Mistake in eq. (10.7.19) Weinberg Vol I?

Question

In Weinberg Vol I, he writes in equation 10.7.19, $$ \left\langle 0 | \phi (0) | {\mathbf{k}} \right\rangle = ( 2\pi ) ^{ - 3/2} \left( 2 \sqrt{ {\mathbf{k}} ^2 + m ^2 } \right) ^{ - 1/2} N, \tag{10.7.19}$$ where $\phi $ is a unrenormalized scalar field, $ \left| {\mathbf{k}} \right\rangle $ is a one-particle state, and $ N $ is some constant. The $ {\mathbf{k}} $ dependence seems wrong.
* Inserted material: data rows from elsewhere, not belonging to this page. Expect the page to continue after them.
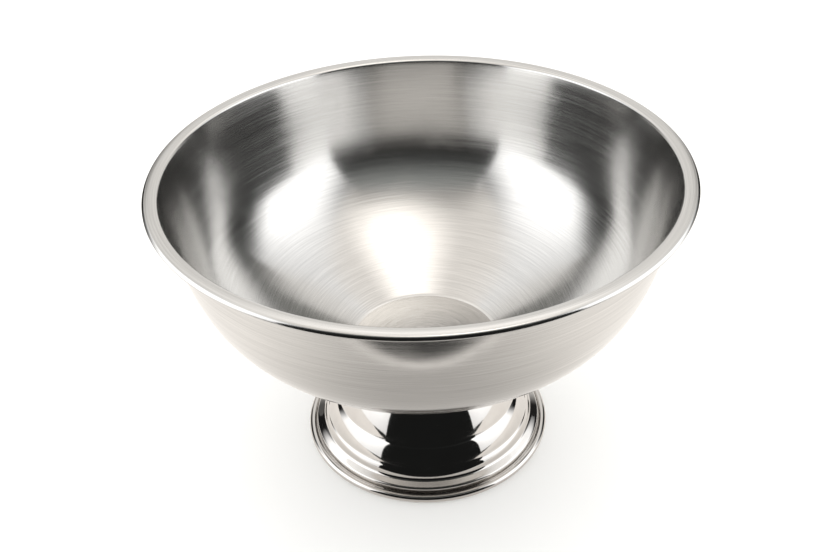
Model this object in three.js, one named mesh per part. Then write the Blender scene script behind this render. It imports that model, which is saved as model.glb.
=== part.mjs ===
// Footed punch bowl in stainless steel: a spun satin bowl screwed to a spun, polished foot.
// Millimetres, +Z up. The origin is on the surface that the foot stands on, under the middle.
import * as THREE from "three";

// ---------- driving dimensions ----------
const RIM_RADIUS = 190; // outermost edge of the rim
const HEIGHT = 237.5; // from the table to the crest of the rim
const BOWL_SHEET = 1.0; // thickness of the bowl's sheet
const FOOT_SHEET = 0.9; // thickness of the foot's sheet
const GAP = 0.3; // left between pieces that touch

// bowl
const RIM_INNER_RADIUS = 179.4; // inside of the wall, where the rim's rounding starts
const RIM_FLARE = THREE.MathUtils.degToRad(11.5); // lean of the wall there, out from upright
const LIP_RADIUS = 2.6; // rounding from the wall to the flange
const SHOULDER_RADIUS = 161.1; // inside of the wall where its side turns in to the belly
const SHOULDER_HEIGHT = 163.4;
const SHOULDER_FLARE = THREE.MathUtils.degToRad(24.8); // lean of the wall there
const FLANGE_DOME = 0.4; // how far the flange rises from its inner side to its crest
const EDGE_RADIUS = 2.1; // the turned-under edge, outside
const FLOOR_RADIUS = 57; // the flat disc in the bottom
const FLOOR_HEIGHT = 81; // top of that flat disc
const FLOOR_RISE = THREE.MathUtils.degToRad(25.5); // slope of the belly where it leaves the disc
const BELLY_PULL = { floor: 44.5, shoulder: 40 }; // how long the belly keeps its slope at each end
const SIDE_PULL = { shoulder: 25, rim: 22.5 }; // the same for the side above it

// foot
const BASE_RADIUS = 97.7; // outermost point of the bead
const BEAD_RADIUS = 2.95; // half the height of the bead
const CURL_RADIUS = 1.5; // the sheet's edge, curled in under the bead
const CURL_INSET = 1.9; // width of the flat that the foot stands on
const PLATE_ROUNDING = 4; // from the top plate to the neck
const NECK_RADIUS = 48; // narrowest part, under the bowl
const HOLE_RADIUS = 4.6; // in the foot's top plate, for the stud

// joint
const GASKET_THICKNESS = 1.8;
const GASKET_RADIUS = 45;
const STUD_RADIUS = 4; // M8
const STUD_LENGTH = 24;
const STUD_DISC_RADIUS = 13;
const STUD_DISC_THICKNESS = 1.5;
const STUD_CHAMFER = 0.8;
const SPREADER_RADIUS = 20;
const SPREADER_THICKNESS = 2;
const SPRING_OUTER_RADIUS = 7.4;
const SPRING_INNER_RADIUS = 4.35;
const SPRING_THICKNESS = 2;
const SPRING_SPLIT = THREE.MathUtils.degToRad(12); // opening of the spring washer
const NUT_WIDTH = 13; // across flats
const NUT_HEIGHT = 6.5;
const NUT_CHAMFER = 0.7;

// facets round the axis
const BOWL_FACETS = 60;
const FOOT_FACETS = 40;
const SMALL_FACETS = 24;

// ---------- materials ----------
const steel = (color, roughness) => new THREE.MeshStandardMaterial({ color, roughness, metalness: 1 });
const satinSteel = steel(0xd4d3d1, 0.3);
const polishedSteel = steel(0xd6d5d3, 0.08);
const zincSteel = steel(0xb9bcbf, 0.3);
const rubber = new THREE.MeshStandardMaterial({ color: 0x26262a, roughness: 0.8, metalness: 0 });

// ---------- helpers ----------
const point = (radius, height) => new THREE.Vector2(radius, height);

// Joins stretches of points and drops the doubled point where two stretches meet.
function joined(...stretches) {
  const points = [];
  for (const next of stretches.flat()) {
    const last = points.at(-1);
    if (!last || last.distanceTo(next) > 1e-4) points.push(next);
  }
  return points;
}

// Points on an arc, from one angle in degrees to another.
function arc(centre, radius, from, to, steps) {
  const turn = (degrees) => THREE.MathUtils.degToRad(degrees);
  const clockwise = to < from;
  const curve = new THREE.EllipseCurve(
    centre.x, centre.y, radius, radius, turn(from), turn(to), clockwise);
  return curve.getPoints(steps);
}

// The point a distance along a direction from another; a negative distance is behind it.
const ahead = (from, way, distance) => from.clone().addScaledVector(way, distance);

// Points on a smooth bend between two ends, shaped by two handles.
function bend(start, handleA, handleB, end, steps) {
  return new THREE.CubicBezierCurve(start, handleA, handleB, end).getPoints(steps);
}

// The closed outline of a sheet that has the given face and lies to the right of its direction.
function sheet(face, thickness) {
  const back = face.map((here, i) => {
    const before = face[Math.max(i - 1, 0)];
    const after = face[Math.min(i + 1, face.length - 1)];
    const inward = before === here ? null : here.clone().sub(before).normalize();
    const outward = after === here ? null : after.clone().sub(here).normalize();
    const first = inward ?? outward;
    const second = outward ?? inward;
    const mean = first.clone().add(second).normalize();
    const reach = thickness / mean.dot(first);
    return point(here.x + mean.y * reach, here.y - mean.x * reach);
  });
  return [...face, ...back.reverse(), face[0]];
}

// A rectangle between two radii and two heights, closed on itself.
function ringSection(inner, outer, bottom, top) {
  return [
    point(inner, bottom), point(outer, bottom), point(outer, top), point(inner, top),
    point(inner, bottom),
  ];
}

// Turns an outline of (radius, height) points about +Z.
// Lathe geometry turns about Y, so the result is stood up; its faces must point out.
function turned(outline, facets) {
  const area = outline.reduce((sum, p, i) => {
    const q = outline[(i + 1) % outline.length];
    return sum + p.x * q.y - q.x * p.y;
  }, 0);
  const anticlockwise = area > 0 ? outline : [...outline].reverse();
  return new THREE.LatheGeometry(anticlockwise, facets).rotateX(Math.PI / 2);
}

function piece(name, geometry, material) {
  const mesh = new THREE.Mesh(geometry, material.clone());
  mesh.name = name;
  return mesh;
}

// ---------- heights of the joint, from the bowl's floor down ----------
const floorUnderside = FLOOR_HEIGHT - BOWL_SHEET;
const gasketTop = floorUnderside - GAP;
const footTop = gasketTop - GASKET_THICKNESS - GAP;
const spreaderTop = footTop - FOOT_SHEET - GAP;
const springTop = spreaderTop - SPREADER_THICKNESS - GAP;
const nutTop = springTop - SPRING_THICKNESS - GAP;

// ---------- bowl ----------
// Inside face: flat floor, belly, side, rounded lip, domed flange, turned-under edge.
function bowlShell() {
  const lipCentre = point(
    RIM_INNER_RADIUS + LIP_RADIUS * Math.cos(RIM_FLARE), HEIGHT - FLANGE_DOME - LIP_RADIUS);
  const edgeCentre = point(RIM_RADIUS - EDGE_RADIUS, HEIGHT - FLANGE_DOME / 2 - EDGE_RADIUS);
  const floorEdge = point(FLOOR_RADIUS, FLOOR_HEIGHT);
  const shoulder = point(SHOULDER_RADIUS, SHOULDER_HEIGHT);
  const lip = arc(lipCentre, LIP_RADIUS, 180 - THREE.MathUtils.radToDeg(RIM_FLARE), 90, 3);
  const rimInner = lip[0];
  const floorWay = point(Math.cos(FLOOR_RISE), Math.sin(FLOOR_RISE));
  const shoulderWay = point(Math.sin(SHOULDER_FLARE), Math.cos(SHOULDER_FLARE));
  const rimWay = point(Math.sin(RIM_FLARE), Math.cos(RIM_FLARE));
  const belly = bend(floorEdge, ahead(floorEdge, floorWay, BELLY_PULL.floor),
    ahead(shoulder, shoulderWay, -BELLY_PULL.shoulder), shoulder, 7);
  const side = bend(shoulder, ahead(shoulder, shoulderWay, SIDE_PULL.shoulder),
    ahead(rimInner, rimWay, -SIDE_PULL.rim), rimInner, 5);
  const crest = point((lipCentre.x + edgeCentre.x) / 2, HEIGHT);
  const edge = arc(edgeCentre, EDGE_RADIUS, 90, -100, 6);
  const centre = point(0, FLOOR_HEIGHT);
  const face = joined([centre], belly, side, lip, [crest], edge);
  // The outline runs from the axis along the inside and back along the outside to the axis.
  const closed = sheet(face, BOWL_SHEET);
  closed.pop();
  return new THREE.LatheGeometry(closed.reverse(), BOWL_FACETS).rotateX(Math.PI / 2);
}

// ---------- foot ----------
// Outside face, from the hole in the top plate down to the bead that curls in on itself.
function footShell() {
  const beadCentre = point(BASE_RADIUS - BEAD_RADIUS, BEAD_RADIUS);
  const neckEnd = point(56.7, 60.2); // where the neck flares into the upper step
  const upperStep = point(70.6, 36.3); // foot of the upper step
  const lowerTop = point(72, 33.4); // where the lower step begins
  const lowerStep = point(80, 20.2); // foot of the lower step
  const ledgeTop = point(81.2, 18); // where the small step over the brim begins
  const ledgeFoot = point(83.9, 12.8);
  const brimInner = point(85.6, 10.9);
  const brimOuter = point(90, 9.2);
  const grooveSide = point(91.1, 3.7); // inner side of the deep groove at the bead
  const plateEdge = NECK_RADIUS - PLATE_ROUNDING;
  const plateTurn = footTop - PLATE_ROUNDING;
  const topPlate = [point(HOLE_RADIUS, footTop), point(plateEdge, footTop)];
  const shoulder = arc(point(plateEdge, plateTurn), PLATE_ROUNDING, 90, 0, 3);
  const neck = bend(
    point(NECK_RADIUS, plateTurn), point(NECK_RADIUS, 68), point(50.9, 64.5), neckEnd, 4);
  const upper = bend(neckEnd, point(61.5, 57), point(67, 45.2), upperStep, 5);
  const crease = bend(upperStep, point(71.2, 34.8), point(71.6, 33.75), lowerTop, 2);
  const lower = bend(lowerTop, point(75.3, 30.5), point(77.8, 25.4), lowerStep, 4);
  const lowerCrease = bend(lowerStep, point(80.5, 19), point(80.8, 18.4), ledgeTop, 2);
  const ledge = bend(ledgeTop, point(82.3, 16.9), point(83.1, 14.9), ledgeFoot, 3);
  const cove = bend(ledgeFoot, point(84.3, 11.8), point(84.8, 11.2), brimInner, 2);
  const drop = bend(brimOuter, point(91.1, 8.8), point(91.2, 7.4), point(91.1, 6), 3);
  const bead = arc(beadCentre, BEAD_RADIUS, 172, -90, 9);
  const groove = bend(grooveSide, point(91.1, 2.9), point(91.7, 2.8), bead[0], 3);
  const curl = arc(point(beadCentre.x - CURL_INSET, CURL_RADIUS), CURL_RADIUS, 270, 190, 3);
  const face = joined(topPlate, shoulder, neck, upper, crease, lower, lowerCrease, ledge, cove,
    drop, groove, bead, curl);
  return turned(sheet(face, FOOT_SHEET), FOOT_FACETS);
}

// ---------- joint ----------
function mountingStud() {
  const bottom = gasketTop - STUD_LENGTH;
  const underDisc = gasketTop - STUD_DISC_THICKNESS;
  return turned([
    point(0, bottom), point(STUD_RADIUS - STUD_CHAMFER, bottom),
    point(STUD_RADIUS, bottom + STUD_CHAMFER), point(STUD_RADIUS, underDisc),
    point(STUD_DISC_RADIUS, underDisc), point(STUD_DISC_RADIUS, gasketTop), point(0, gasketTop),
  ], SMALL_FACETS);
}

function jointGasket() {
  const inner = STUD_DISC_RADIUS + 1;
  const section = ringSection(inner, GASKET_RADIUS, gasketTop - GASKET_THICKNESS, gasketTop);
  return turned(section, SMALL_FACETS);
}

function spreaderWasher() {
  const section = ringSection(
    HOLE_RADIUS, SPREADER_RADIUS, spreaderTop - SPREADER_THICKNESS, spreaderTop);
  return turned(section, SMALL_FACETS);
}

// A flat ring with a narrow split, extruded upwards.
function springWasher() {
  const start = SPRING_SPLIT / 2;
  const end = Math.PI * 2 - start;
  const outline = new THREE.Shape();
  outline.absarc(0, 0, SPRING_OUTER_RADIUS, start, end, false);
  outline.absarc(0, 0, SPRING_INNER_RADIUS, end, start, true);
  outline.closePath();
  const ring = new THREE.ExtrudeGeometry(outline, {
    depth: SPRING_THICKNESS, bevelEnabled: false, curveSegments: SMALL_FACETS,
  });
  return ring.translate(0, 0, springTop - SPRING_THICKNESS);
}

// A hexagon with a round hole, chamfered on both faces.
function hexNut() {
  const cornerRadius = NUT_WIDTH / Math.sqrt(3) - NUT_CHAMFER;
  const outline = new THREE.Shape();
  for (let corner = 0; corner < 6; corner += 1) {
    const angle = (corner * Math.PI) / 3;
    const x = cornerRadius * Math.cos(angle);
    const y = cornerRadius * Math.sin(angle);
    if (corner === 0) outline.moveTo(x, y);
    else outline.lineTo(x, y);
  }
  outline.closePath();
  const hole = new THREE.Path();
  hole.absarc(0, 0, STUD_RADIUS + GAP + NUT_CHAMFER, 0, Math.PI * 2, true);
  outline.holes.push(hole);
  const nut = new THREE.ExtrudeGeometry(outline, {
    depth: NUT_HEIGHT - 2 * NUT_CHAMFER, bevelSize: NUT_CHAMFER, bevelThickness: NUT_CHAMFER,
    bevelSegments: 1, curveSegments: SMALL_FACETS / 2,
  });
  return nut.translate(0, 0, nutTop - NUT_HEIGHT + NUT_CHAMFER);
}

// ---------- the whole object ----------
const punchBowl = new THREE.Group();
punchBowl.add(
  piece("bowl_shell", bowlShell(), satinSteel),
  piece("foot_shell", footShell(), polishedSteel),
  piece("mounting_stud", mountingStud(), zincSteel),
  piece("joint_gasket", jointGasket(), rubber),
  piece("spreader_washer", spreaderWasher(), zincSteel),
  piece("spring_washer", springWasher(), zincSteel),
  piece("hex_nut", hexNut(), zincSteel),
);

export default punchBowl;
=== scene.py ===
"""Looks of a footed punch bowl: a satin spun bowl on a polished, stepped, hollow foot.

Metres and +Z up, with the origin on the table under the bowl's middle.
"""
import math

import bpy
import numpy as np
from mathutils import Euler, Matrix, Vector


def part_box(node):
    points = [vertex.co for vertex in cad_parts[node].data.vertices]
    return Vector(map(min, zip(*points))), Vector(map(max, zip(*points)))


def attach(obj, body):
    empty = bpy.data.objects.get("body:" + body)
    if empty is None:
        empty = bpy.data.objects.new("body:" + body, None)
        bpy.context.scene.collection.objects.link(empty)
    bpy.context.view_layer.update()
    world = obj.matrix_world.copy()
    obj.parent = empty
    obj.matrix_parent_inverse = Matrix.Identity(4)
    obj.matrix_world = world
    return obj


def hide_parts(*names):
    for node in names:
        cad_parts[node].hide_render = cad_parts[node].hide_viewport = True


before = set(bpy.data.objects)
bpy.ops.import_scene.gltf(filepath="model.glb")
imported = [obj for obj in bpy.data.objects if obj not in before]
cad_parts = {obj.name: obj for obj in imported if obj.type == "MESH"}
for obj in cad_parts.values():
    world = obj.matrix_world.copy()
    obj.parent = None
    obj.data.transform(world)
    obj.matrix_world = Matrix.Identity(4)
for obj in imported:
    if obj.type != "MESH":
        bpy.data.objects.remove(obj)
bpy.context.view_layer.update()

MM = 0.001
BODY = "root"


# ---------- sizes, in millimetres ----------
def heights(node):
    """The lowest and the highest point of a CAD node."""
    low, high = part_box(node)
    return low[2] / MM, high[2] / MM


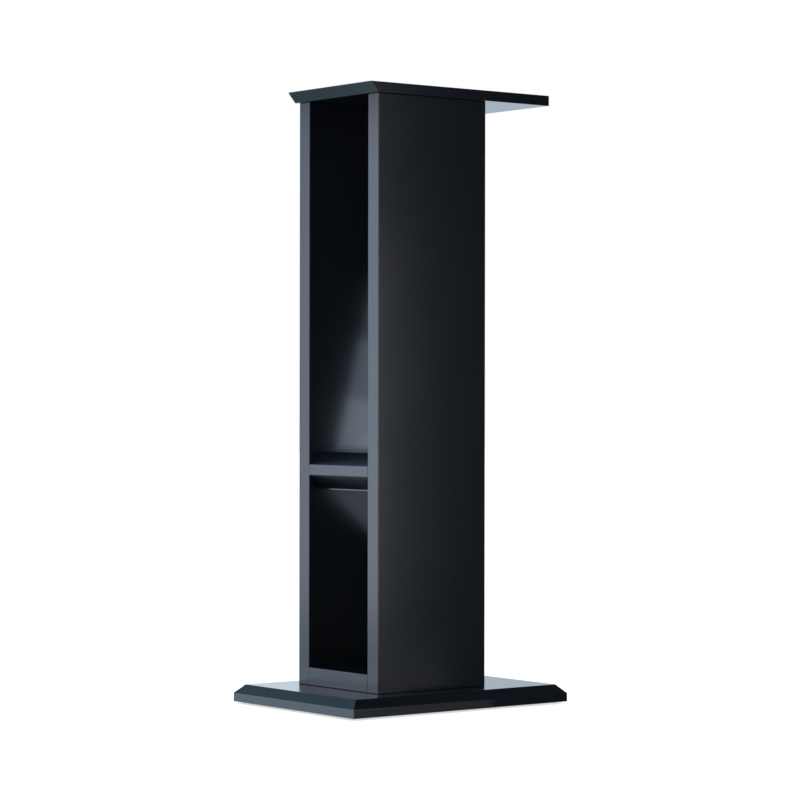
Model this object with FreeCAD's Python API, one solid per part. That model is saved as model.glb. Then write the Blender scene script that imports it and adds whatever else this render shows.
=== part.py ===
"""Speaker stand: an open box column on a chamfered base, under a top plate that reaches past one side.

The frame has +Z up, X across the column and Y along it. The origin is on the floor, under the middle of the
base. The column opens towards -Y and +Y, and the -Y opening is under the bevelled edge of the top plate.
All lengths are in millimetres.
"""
import FreeCAD, Part
import os

V = FreeCAD.Vector

# Overall height, from the floor to the face that carries the speaker.
STAND_HEIGHT = 642.0

# Boards.
BOARD = 18.0                # thickness of the base and the side panels
BOTTOM_BOARD = 18.8         # thickness of the board between the feet of the side panels
TOP_THICKNESS = 10.8        # thickness of the top plate
ARRIS = 0.7                 # rounding of the lacquered board edges

# Column, an open box between the base and the top plate.
COLUMN_WIDTH = 138.0
COLUMN_DEPTH = 140.0

# Base plate, and how far it shows past each side of the column.
BASE_SIDE_MARGIN = 37.0
BASE_OPEN_MARGIN = 58.0     # on the -Y side
BASE_LONG_MARGIN = 82.0     # on the +Y side
BASE_CHAMFER = 9.0          # chamfer round the top of the base, as wide as it is high

# Top plate, and how far its underside shows past each side of the column.
TOP_LIP = 3.5               # on the two sides and the -Y side
TOP_LONG_MARGIN = 84.0      # on the +Y side
TOP_BEVEL = 9.3             # the -Y edge leans out by this much more at the top

# Middle brace. Its -Y and +Y edges are cut back above and below a narrow flat strip.
BRACE_STRIP = 10.6          # height of the flat strip
BRACE_STRIP_Z = 240.5       # height of the lower edge of the strip above the floor
BRACE_UPPER_CUT = 13.5      # height of the slope above the strip, and its depth
BRACE_LOWER_CUT = 14.2      # height of the slope below the strip, and its depth
BRACE_LAND = 1.5            # upright edge left under the lower slope

# Fits, used wherever one piece goes into a hole in another.
FIT = 0.15                  # gap round a dowel or a screw shank, on the radius
END_GAP = 1.0               # free depth left beyond the end of a dowel or a screw

# Beech dowels.
DOWEL_RADIUS = 4.0
DOWEL_LENGTH = 30.0
DOWEL_IN_PANEL = 11.0
DOWEL_FLUTES = 8
DOWEL_FLUTE_DEPTH = 0.5     # of the V grooves that let glue and air out
DOWEL_CHAMFER = 1.0
BRACE_DOWEL_Y = 40.0        # from the middle of the column, both ways
BOTTOM_DOWEL_Y = 24.0

# Countersunk screws.
SCREW_RADIUS = 2.5
SCREW_HEAD_RADIUS = 5.0
SCREW_HEAD_RIM = 0.6        # short upright rim of the head
SCREW_TIP = 5.0             # length of the pointed end
SCREW_SUNK = 0.4            # head below the face of the board
BASE_SCREW_GRIP = 30.0      # reach of a base screw into a side panel
BOARD_SCREW_GRIP = 12.0     # reach of a base screw into the bottom board
TOP_SCREW_GRIP = 28.0       # reach of a top screw into a side panel
SCREW_Y = 50.0              # from the middle of the column, both ways
BOARD_SCREW_Y = 34.0
DRIVE_WIDTH = 1.3           # arm of the cross recess
DRIVE_LENGTH = 5.0
DRIVE_DEPTH = 2.4

# Rubber pads, let into the underside of the base.
PAD_RADIUS = 10.0
PAD_THICKNESS = 3.0
PAD_PROUD = 2.0             # how far the pads hold the base off the floor
PAD_INSET = 26.0            # from the edges of the base to the middle of a pad
PAD_CHAMFER = 0.6           # round its lower rim
PAD_GAP = 0.2               # gap round a pad in its recess

# Sizes that follow from the ones above.
BASE_WIDTH = COLUMN_WIDTH + 2 * BASE_SIDE_MARGIN
BASE_DEPTH = COLUMN_DEPTH + BASE_OPEN_MARGIN + BASE_LONG_MARGIN
COLUMN_Y = (BASE_OPEN_MARGIN - BASE_LONG_MARGIN) / 2
OPEN_Y = COLUMN_Y - COLUMN_DEPTH / 2
LONG_Y = COLUMN_Y + COLUMN_DEPTH / 2
BAY_WIDTH = COLUMN_WIDTH - 2 * BOARD
BASE_Z = PAD_PROUD
COLUMN_Z = BASE_Z + BOARD
TOP_Z = STAND_HEIGHT - TOP_THICKNESS
PANEL_X = (COLUMN_WIDTH - BOARD) / 2
BRACE_BOTTOM_Z = BRACE_STRIP_Z - BRACE_LOWER_CUT - BRACE_LAND
BRACE_TOP_Z = BRACE_STRIP_Z + BRACE_STRIP + BRACE_UPPER_CUT
BRACE_MIDDLE_Z = (BRACE_BOTTOM_Z + BRACE_TOP_Z) / 2
DOWEL_IN_RAIL = DOWEL_LENGTH - DOWEL_IN_PANEL
BOTTOM_MIDDLE_Z = COLUMN_Z + BOTTOM_BOARD / 2

UP = V(0, 0, 1)
DOWN = V(0, 0, -1)


def box(low, high):
    """A board given by its two far corners."""
    return Part.makeBox(high.x - low.x, high.y - low.y, high.z - low.z, low)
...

For one thing, this is often taken as the renormalization condition and set equal to $ 1 $. Furthermore, its easy to show the braket should be $ {\mathbf{k}} $-independent by performing a Lorentz transform: \begin{align*} \left\langle 0 | \phi (0) | {\mathbf{k}} \right\rangle & = \left\langle 0 | U ( \Lambda ) ^\dagger \phi (0) U ( \Lambda ) | {\mathbf{k}} \right\rangle \\ & = \left\langle 0 | \phi (0) | \Lambda {\mathbf{k}} \right\rangle \end{align*} Since I am free to choose $ \Lambda $ as I please, the result can't be dependent on $ {\mathbf{k}} $. Is this a mistake or am I overlooking something?

Answer 1

I think the problem is you are taking the inner product to be Lorentz Invariant. In Weinberg's convention the inner products are not Lorentz Invariante, see Eqn. 2.5.19. For a covariant normalization the $\sqrt{2E}$ factor would be absent and your argument would go through.